Despite the disturbing eyewitness accounts, the United Nations Security Council did not meet to condemn the alleged massacre. Belgium, France and Sweden did not even bother to respond.
One of the reasons why the international community prefers to turn a blind eye to such events is the absence of an anti-Israel angle to the story.
As far as the mainstream media in the US and Europe is concerned, an Israeli soldier who, for example, confiscates a mobile phone from a Palestinian at a checkpoint is more important than a story than the death of 30 Palestinians and the wounding of more than 120 others.
For many Western journalists, Hamas firing rockets at a mosque is obviously not such a big story, especially in light of the fact that no Israeli soldier was involved.
As a veteran foreign journalist based in Jerusalem explained, “It’s much easier to sell to the editor an anti-Israel story than one that criticizes Hamas or Fatah.”
The international media cannot complain that its representatives are not permitted to enter the Gaza Strip. Many foreign journalists are today free to travel to the Gaza Strip either through Israel or Egypt.
Ironically, Israel allows more journalists to enter the Gaza Strip through the Erez border crossing than Egypt does. In fact, many Western journalists who attempted to enter the Gaza Strip through the Rafah terminal were turned back by Egyptian authorities.
The problem is that foreign journalists who manage to cross into the Gaza Strip face many restrictions imposed by the Hamas government. Local facilitators hired by foreign journalists are also under scrutiny by the Hamas government. That is why they are careful not to bring the dirty laundry out by telling the foreign media about things that could reflect negatively on Hamas.

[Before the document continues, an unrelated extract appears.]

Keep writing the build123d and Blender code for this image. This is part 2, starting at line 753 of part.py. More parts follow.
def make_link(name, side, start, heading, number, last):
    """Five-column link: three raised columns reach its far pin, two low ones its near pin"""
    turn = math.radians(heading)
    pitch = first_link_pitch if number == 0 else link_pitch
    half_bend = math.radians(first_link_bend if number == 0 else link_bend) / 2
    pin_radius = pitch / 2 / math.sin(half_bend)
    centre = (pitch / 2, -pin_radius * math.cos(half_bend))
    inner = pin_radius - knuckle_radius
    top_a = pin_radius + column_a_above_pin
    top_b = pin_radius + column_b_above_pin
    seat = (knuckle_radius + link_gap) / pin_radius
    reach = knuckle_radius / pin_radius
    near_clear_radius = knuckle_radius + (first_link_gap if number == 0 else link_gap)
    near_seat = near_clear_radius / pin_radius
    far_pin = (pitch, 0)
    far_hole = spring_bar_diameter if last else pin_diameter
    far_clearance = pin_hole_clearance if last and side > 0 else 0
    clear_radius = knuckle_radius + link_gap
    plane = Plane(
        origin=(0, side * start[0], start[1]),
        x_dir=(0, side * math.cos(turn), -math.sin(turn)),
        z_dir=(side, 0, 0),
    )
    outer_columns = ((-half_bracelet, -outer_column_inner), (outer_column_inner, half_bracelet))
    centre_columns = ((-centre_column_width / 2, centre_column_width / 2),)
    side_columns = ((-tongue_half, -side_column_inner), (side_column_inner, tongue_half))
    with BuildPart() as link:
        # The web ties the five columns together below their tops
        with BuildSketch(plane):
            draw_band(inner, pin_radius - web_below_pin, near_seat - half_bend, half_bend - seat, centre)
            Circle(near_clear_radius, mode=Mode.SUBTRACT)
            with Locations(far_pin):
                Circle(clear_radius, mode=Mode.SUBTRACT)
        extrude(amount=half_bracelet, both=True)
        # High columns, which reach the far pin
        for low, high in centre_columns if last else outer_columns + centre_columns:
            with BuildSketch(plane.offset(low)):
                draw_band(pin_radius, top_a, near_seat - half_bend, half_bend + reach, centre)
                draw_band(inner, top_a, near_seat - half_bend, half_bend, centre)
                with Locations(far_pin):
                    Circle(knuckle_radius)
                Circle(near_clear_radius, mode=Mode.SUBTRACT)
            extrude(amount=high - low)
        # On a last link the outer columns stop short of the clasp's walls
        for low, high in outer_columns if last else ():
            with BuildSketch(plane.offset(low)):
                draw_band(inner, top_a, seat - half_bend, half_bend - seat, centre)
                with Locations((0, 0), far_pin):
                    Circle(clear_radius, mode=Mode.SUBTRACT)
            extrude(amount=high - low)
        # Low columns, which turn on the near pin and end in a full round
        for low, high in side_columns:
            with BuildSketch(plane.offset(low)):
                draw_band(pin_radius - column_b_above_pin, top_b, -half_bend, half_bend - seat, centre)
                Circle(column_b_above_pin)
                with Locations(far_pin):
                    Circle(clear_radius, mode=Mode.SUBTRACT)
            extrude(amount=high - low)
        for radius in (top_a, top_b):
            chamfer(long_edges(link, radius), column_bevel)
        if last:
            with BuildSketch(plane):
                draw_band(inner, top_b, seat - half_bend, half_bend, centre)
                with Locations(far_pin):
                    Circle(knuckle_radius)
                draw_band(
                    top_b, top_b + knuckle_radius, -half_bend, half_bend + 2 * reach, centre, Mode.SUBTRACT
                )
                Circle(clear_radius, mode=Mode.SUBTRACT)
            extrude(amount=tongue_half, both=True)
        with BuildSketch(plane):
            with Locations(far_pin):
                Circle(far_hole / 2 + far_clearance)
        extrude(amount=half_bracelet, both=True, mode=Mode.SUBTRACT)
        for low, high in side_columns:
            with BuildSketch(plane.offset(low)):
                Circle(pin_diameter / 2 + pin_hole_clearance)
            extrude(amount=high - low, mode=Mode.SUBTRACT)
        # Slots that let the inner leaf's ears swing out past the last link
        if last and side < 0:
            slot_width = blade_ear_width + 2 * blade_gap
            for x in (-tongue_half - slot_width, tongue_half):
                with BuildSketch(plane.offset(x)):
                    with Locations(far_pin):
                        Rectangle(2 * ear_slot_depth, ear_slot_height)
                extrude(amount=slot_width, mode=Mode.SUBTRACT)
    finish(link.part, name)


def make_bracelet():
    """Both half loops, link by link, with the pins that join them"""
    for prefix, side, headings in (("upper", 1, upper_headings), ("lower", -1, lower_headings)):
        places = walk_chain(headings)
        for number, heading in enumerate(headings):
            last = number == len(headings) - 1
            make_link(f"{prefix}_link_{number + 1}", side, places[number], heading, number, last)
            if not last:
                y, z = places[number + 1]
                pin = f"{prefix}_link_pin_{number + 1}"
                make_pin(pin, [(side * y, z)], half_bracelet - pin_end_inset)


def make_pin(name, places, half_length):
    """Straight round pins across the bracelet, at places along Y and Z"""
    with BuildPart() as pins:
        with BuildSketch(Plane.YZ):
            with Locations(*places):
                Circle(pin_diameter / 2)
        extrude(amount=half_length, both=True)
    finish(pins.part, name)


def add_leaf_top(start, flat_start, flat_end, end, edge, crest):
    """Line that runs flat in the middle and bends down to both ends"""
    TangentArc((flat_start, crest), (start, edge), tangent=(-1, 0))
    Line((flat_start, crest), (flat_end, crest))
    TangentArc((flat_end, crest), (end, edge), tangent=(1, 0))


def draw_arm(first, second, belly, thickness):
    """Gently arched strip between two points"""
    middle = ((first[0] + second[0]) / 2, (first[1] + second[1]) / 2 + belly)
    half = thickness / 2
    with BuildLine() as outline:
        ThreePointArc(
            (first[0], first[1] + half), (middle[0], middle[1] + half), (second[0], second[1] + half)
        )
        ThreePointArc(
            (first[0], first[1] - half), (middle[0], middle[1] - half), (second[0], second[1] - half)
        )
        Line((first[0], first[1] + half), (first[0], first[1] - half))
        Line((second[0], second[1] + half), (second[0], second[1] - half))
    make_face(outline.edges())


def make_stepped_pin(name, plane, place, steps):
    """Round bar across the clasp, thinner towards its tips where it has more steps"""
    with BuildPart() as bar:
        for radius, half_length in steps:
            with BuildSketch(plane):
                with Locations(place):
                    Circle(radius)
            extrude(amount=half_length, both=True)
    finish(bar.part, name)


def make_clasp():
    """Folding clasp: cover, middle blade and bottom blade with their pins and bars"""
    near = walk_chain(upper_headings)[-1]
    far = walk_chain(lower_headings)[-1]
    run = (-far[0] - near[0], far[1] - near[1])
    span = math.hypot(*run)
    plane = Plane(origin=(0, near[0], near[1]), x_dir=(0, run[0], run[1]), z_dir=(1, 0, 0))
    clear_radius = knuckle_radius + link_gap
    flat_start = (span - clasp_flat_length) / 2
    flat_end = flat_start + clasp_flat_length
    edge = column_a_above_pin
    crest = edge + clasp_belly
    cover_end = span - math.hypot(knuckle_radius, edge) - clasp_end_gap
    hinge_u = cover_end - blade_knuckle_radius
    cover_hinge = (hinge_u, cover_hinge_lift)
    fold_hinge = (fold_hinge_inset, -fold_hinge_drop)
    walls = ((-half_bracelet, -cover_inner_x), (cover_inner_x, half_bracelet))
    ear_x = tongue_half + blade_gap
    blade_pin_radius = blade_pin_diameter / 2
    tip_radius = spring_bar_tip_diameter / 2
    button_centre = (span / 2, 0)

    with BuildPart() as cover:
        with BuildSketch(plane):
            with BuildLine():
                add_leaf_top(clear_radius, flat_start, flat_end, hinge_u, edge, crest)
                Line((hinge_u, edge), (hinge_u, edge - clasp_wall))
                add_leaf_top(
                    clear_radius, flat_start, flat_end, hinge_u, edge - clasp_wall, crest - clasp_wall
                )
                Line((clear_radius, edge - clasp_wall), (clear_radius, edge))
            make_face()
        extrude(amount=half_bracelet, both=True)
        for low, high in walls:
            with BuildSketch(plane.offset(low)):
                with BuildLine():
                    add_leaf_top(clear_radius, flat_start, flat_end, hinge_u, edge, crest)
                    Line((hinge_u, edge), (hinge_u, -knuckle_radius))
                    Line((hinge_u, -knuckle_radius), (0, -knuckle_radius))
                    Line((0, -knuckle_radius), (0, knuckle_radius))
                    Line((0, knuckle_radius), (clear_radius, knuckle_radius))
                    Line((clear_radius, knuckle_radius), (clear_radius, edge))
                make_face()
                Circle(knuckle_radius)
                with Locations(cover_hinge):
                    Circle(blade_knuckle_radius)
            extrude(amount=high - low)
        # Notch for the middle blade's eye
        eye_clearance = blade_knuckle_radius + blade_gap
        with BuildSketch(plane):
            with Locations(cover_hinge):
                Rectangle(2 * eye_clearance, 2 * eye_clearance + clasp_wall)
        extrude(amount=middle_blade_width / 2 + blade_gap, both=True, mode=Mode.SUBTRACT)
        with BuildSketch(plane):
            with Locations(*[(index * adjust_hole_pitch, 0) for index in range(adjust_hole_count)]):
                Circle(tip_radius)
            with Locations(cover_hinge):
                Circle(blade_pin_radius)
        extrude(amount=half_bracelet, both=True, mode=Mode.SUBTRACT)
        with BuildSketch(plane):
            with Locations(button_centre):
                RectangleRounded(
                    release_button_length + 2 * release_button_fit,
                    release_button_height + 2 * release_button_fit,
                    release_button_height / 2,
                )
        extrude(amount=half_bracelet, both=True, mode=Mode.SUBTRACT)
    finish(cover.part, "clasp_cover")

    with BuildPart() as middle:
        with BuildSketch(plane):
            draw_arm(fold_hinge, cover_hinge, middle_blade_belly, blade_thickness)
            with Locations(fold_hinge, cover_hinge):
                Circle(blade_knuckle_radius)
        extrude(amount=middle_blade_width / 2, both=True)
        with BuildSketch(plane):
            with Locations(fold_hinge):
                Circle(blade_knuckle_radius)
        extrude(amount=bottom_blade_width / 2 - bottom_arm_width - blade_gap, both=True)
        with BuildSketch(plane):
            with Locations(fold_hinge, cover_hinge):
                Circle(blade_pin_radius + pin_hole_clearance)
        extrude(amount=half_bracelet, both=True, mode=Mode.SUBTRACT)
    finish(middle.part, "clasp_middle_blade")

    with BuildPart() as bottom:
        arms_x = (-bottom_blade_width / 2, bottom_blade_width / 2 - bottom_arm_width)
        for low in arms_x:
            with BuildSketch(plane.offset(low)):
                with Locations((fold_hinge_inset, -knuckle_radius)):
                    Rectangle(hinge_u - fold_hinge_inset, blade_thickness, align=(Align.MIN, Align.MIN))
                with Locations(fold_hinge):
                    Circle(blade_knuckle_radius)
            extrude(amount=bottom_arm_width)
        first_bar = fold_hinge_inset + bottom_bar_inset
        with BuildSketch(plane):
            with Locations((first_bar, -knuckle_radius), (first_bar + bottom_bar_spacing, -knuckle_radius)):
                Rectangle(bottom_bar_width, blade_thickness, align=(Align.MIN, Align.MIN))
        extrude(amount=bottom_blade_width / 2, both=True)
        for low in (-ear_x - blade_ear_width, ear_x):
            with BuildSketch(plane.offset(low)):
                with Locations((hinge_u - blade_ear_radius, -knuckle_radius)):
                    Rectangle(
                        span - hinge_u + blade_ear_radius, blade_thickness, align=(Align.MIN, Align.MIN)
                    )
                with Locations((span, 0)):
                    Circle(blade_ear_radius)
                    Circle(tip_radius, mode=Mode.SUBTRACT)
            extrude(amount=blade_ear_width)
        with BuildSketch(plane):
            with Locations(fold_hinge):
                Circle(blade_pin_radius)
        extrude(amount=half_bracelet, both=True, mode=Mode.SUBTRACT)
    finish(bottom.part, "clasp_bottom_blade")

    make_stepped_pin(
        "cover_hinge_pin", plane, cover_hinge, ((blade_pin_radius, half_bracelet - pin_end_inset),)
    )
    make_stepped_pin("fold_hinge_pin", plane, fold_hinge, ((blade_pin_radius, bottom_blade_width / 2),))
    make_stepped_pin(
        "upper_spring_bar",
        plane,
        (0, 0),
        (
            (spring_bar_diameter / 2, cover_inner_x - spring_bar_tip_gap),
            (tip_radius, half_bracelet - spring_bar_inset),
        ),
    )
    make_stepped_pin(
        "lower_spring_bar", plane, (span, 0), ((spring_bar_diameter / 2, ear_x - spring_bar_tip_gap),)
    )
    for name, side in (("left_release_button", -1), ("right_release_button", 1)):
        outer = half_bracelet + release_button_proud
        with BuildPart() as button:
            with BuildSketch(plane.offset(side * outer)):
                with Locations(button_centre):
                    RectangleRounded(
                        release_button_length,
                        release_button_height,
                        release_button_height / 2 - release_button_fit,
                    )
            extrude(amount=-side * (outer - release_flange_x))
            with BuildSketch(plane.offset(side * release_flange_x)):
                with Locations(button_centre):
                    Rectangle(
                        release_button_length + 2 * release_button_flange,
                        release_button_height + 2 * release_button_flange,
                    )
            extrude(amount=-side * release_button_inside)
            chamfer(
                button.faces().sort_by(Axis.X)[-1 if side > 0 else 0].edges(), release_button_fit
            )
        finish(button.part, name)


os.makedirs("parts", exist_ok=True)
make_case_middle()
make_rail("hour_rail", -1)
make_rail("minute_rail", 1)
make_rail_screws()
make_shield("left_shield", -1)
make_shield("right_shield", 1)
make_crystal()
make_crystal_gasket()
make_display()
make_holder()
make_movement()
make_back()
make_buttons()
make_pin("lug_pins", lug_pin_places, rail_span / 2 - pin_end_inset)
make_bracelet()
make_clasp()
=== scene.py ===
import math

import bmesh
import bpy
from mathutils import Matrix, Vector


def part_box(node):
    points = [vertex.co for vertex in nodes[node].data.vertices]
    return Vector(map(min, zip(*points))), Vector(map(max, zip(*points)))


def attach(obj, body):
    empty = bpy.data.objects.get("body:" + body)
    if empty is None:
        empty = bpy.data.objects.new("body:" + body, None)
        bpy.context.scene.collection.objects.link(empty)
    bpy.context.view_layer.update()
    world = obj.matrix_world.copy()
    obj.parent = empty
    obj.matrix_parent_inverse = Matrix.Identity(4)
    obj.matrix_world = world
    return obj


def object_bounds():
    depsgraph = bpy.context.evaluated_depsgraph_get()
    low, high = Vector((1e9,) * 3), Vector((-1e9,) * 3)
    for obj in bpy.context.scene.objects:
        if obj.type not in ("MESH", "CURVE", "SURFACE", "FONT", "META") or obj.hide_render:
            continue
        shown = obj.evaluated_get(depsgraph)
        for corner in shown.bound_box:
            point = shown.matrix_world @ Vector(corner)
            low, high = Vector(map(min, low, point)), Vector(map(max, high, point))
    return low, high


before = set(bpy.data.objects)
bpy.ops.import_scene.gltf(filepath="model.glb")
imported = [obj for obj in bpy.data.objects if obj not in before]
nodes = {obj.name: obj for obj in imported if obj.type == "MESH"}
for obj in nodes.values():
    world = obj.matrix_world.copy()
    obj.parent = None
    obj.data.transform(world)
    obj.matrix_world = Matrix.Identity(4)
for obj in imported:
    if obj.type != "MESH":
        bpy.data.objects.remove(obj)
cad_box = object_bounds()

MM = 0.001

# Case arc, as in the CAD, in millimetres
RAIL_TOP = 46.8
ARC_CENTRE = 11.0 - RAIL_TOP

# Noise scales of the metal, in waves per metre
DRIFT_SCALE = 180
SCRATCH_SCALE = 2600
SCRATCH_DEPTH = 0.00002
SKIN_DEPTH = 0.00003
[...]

Many of the reports about what is happening in the Gaza Strip are written by journalists who sit in offices in Jerusalem or Tel Aviv. Their reports are almost always based in what they are told by their local stringers and facilitators. Besides being exposed to intimidation, a large number of these locals are actually affiliated with Hamas and serve as the movement’s unofficial spokesmen.
Some foreign journalists justify their behavior by arguing that they are too scared to report anything that might anger Hamas. They express fear that they would not be able to return to the Gaza Strip if they published such stories.
Journalists who are afraid to report the truth should not be covering a conflict like the Israeli-Arab one. They should go back to their editors and demand that they be reassigned to cover sports or the environment. As long as such journalists continue to operate in the region, Hamas will feel safe to bomb as many mosques as it wants and to kill as many Palestinians as it wants.
Some members of Jund Ansar Allah, including its leader and founder, Abdel Latif Moussa, blew themselves up in the midst of civilians, killing and wounding many people.
Hamas’s security forces fired rockets at a mosque in Rafah where scores of members of Jund Ansar Allah had barricaded themselves. Later, these security forces fired rocket-propelled grenades at several houses in the town.